— start INPUT FOR THIS TASK —

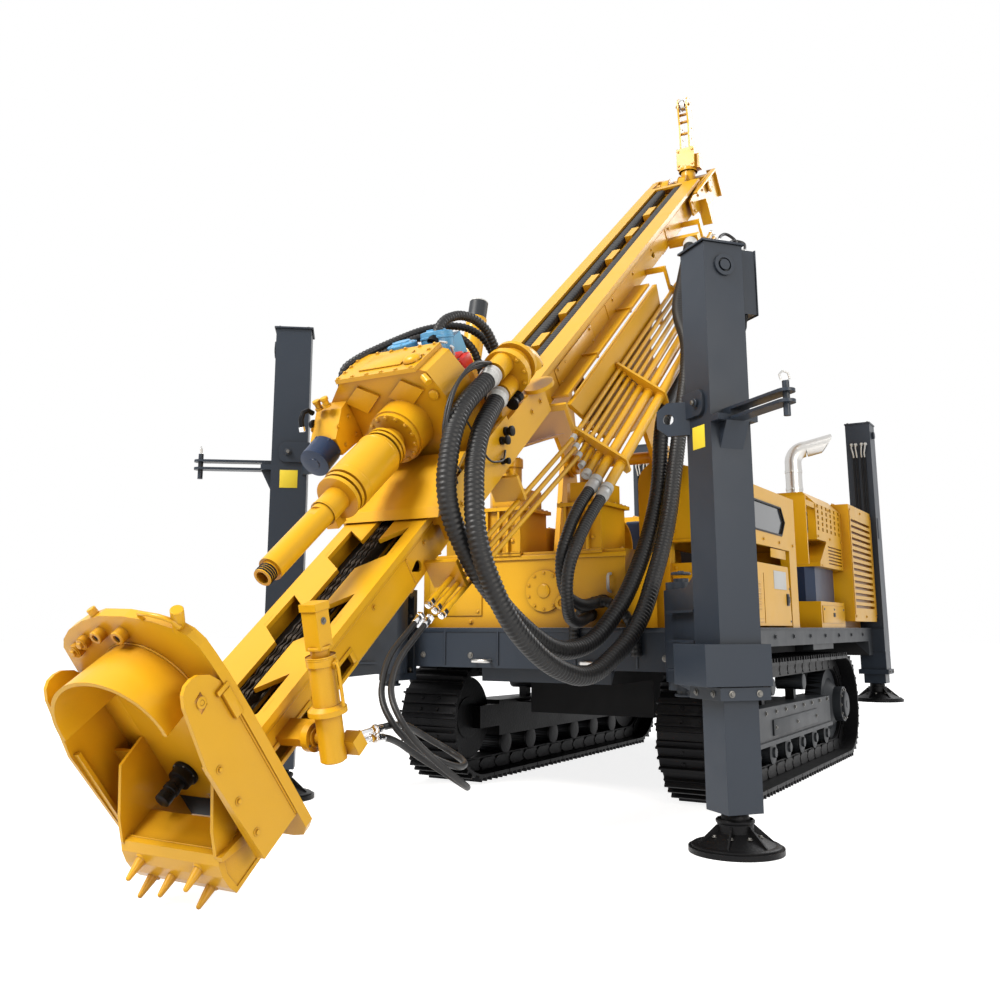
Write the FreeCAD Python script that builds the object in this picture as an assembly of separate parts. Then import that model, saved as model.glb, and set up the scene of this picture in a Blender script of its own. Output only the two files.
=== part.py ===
import FreeCAD, Part
import math
import os

# Reverse circulation drilling rig on tracks, in millimetres
# +Z up, the front of the machine faces -Y, its right side is +X
# The drawing origin lies on the ground under the front part of the deck

os.makedirs("parts", exist_ok=True)

# The drawing axes lie this far behind the middle of the footprint
ORIGIN_SHIFT_Y = -107.0

# Clearance where one piece sits on another
SEAT_GAP = 0.3
# Clearance at pins, glands, guides and hinges
RUN_GAP = 0.5
# Clearance where moving pieces pass each other
FREE_GAP = 6.0

# Driving dimensions of the tracks
GROUND_Z = 0.0
TRACK_OUTER_X = 1050.0
SHOE_WIDTH = 400.0
SHOE_COUNT = 36
IDLER_Y = -80.0
SPROCKET_Y = 2400.0
PITCH_RADIUS = 300.0
LINK_HALF_HEIGHT = 45.0
SHOE_THICKNESS = 14.0
GROUSER_HEIGHT = 24.0
GROUSER_HALF_TIP = 5.0
GROUSER_HALF_ROOT = 8.0
LINK_BAND_WIDTH = 170.0
SHOE_GAP = 10.0
IDLER_WIDTH = 120.0
FRAME_WIDTH = 250.0
FRAME_END_GAP = 290.0
ROLLER_RADIUS = 72.0
ROLLER_WIDTH = 210.0
ROLLER_COUNT = 6

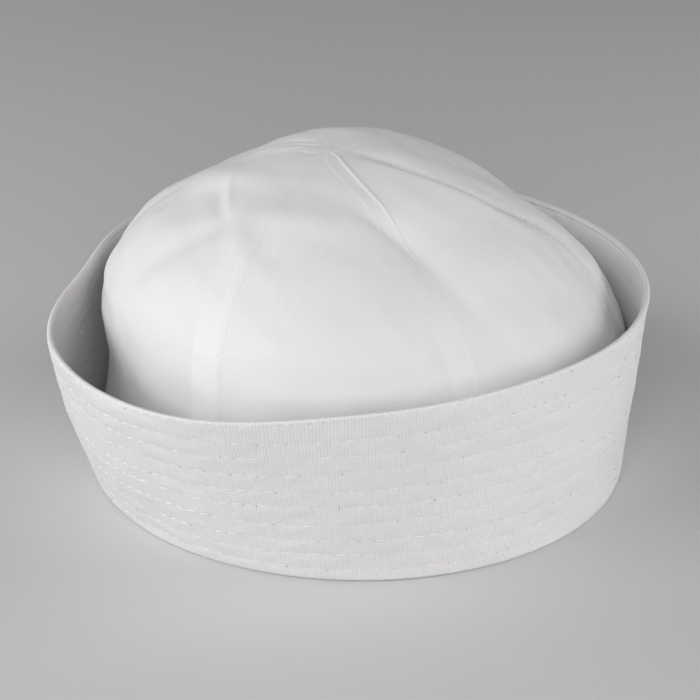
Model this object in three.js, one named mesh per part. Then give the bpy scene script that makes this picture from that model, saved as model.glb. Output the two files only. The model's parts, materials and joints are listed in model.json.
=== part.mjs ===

— end INPUT FOR THIS TASK —

## STATED TASK
Return exactly the lines that run from the top of the listing above to the line containing "FREE_GAP = 6.0", please, keeping both end lines and leaving out everything else.

## TASK RESPONSE
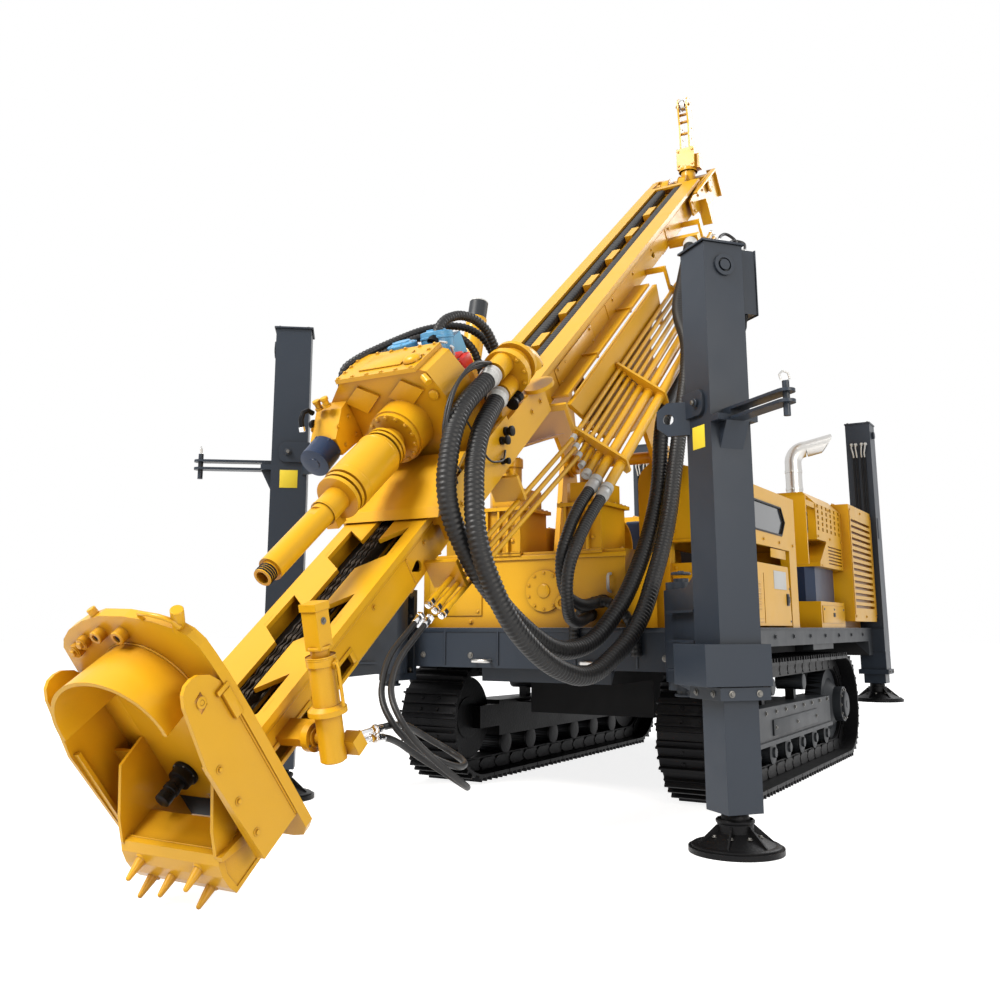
Write the FreeCAD Python script that builds the object in this picture as an assembly of separate parts. Then import that model, saved as model.glb, and set up the scene of this picture in a Blender script of its own. Output only the two files.
=== part.py ===
import FreeCAD, Part
import math
import os

# Reverse circulation drilling rig on tracks, in millimetres
# +Z up, the front of the machine faces -Y, its right side is +X
# The drawing origin lies on the ground under the front part of the deck

os.makedirs("parts", exist_ok=True)

# The drawing axes lie this far behind the middle of the footprint
ORIGIN_SHIFT_Y = -107.0

# Clearance where one piece sits on another
SEAT_GAP = 0.3
# Clearance at pins, glands, guides and hinges
RUN_GAP = 0.5
# Clearance where moving pieces pass each other
FREE_GAP = 6.0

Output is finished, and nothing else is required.